Limitations include the small sample size and lack of a randomized control group, which call for cautious interpretation and validation in larger cohorts. Additionally, the variability in carotenoid changes among subjects suggests individual differences in metabolic or oxidative status affecting response to rehabilitation.
Future work could explore mechanistic pathways linking circulating particles’ antioxidant cargo to neuroprotection and functional recovery, ideally integrating longitudinal assessments with multi-omics approaches.
Conclusion
The VIRTREAD-PD trial demonstrates that intensive treadmill rehabilitation in Parkinson’s disease induces significant functional gait improvements accompanied by biochemical modifications in circulating extracellular vesicle-like particles, notably increased carotenoid content. These findings advocate for a dual role of circulating particles both in PD neurodegeneration and rehabilitation response mechanisms.

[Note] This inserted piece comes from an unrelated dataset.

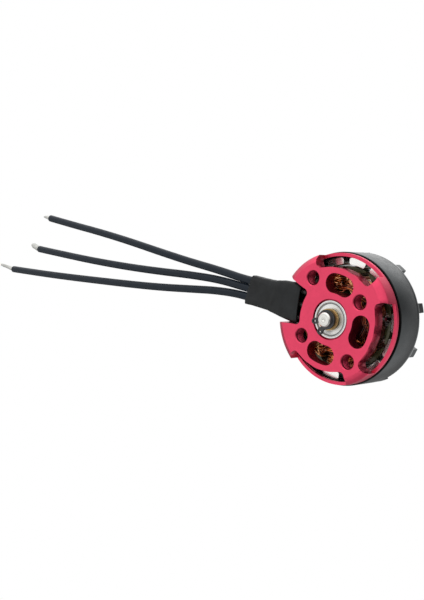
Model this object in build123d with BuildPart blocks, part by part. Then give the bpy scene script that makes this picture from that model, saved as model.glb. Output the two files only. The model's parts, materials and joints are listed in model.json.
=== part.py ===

Moreover, the Raman spectroscopic fingerprint of carotenoids linked to circulating nanoparticles emerges as a promising biomarker to objectively monitor rehabilitation efficacy and potentially predict recovery trajectories in PD.
Integrating molecular profiling of circulating particles into clinical practice could enhance personalized rehabilitation strategies and facilitate the development of adjunct antioxidant therapies, addressing an unmet need in comprehensive PD management.
References
1. Gualerzi A, Gerli M, Mangolini A, et al. Circulating particles carotenoids are associated with rehabilitation recovery in Parkinson’s disease. Redox Biol. 2025 Oct;86:103841. doi: 10.1016/j.redox.2025.103841. Epub 2025 Aug 22. PMID: 40865269; PMCID: PMC12409329.
2. Baudendistel K, et al. Minimal clinically important improvement of walking speed in Parkinson’s disease. Movement Disorders. 2012.
3. Théry C, et al. Minimal information for studies of extracellular vesicles 2018 (MISEV2018): a position statement of the International Society for Extracellular Vesicles. J Extracell Vesicles. 2018.
4. Hirsch EC, et al. Oxidative stress in Parkinson’s disease. Neurology. 1997.
5. Sharma M, et al. Role of carotenoids in neurodegenerative diseases. Neurochemistry International. 2020.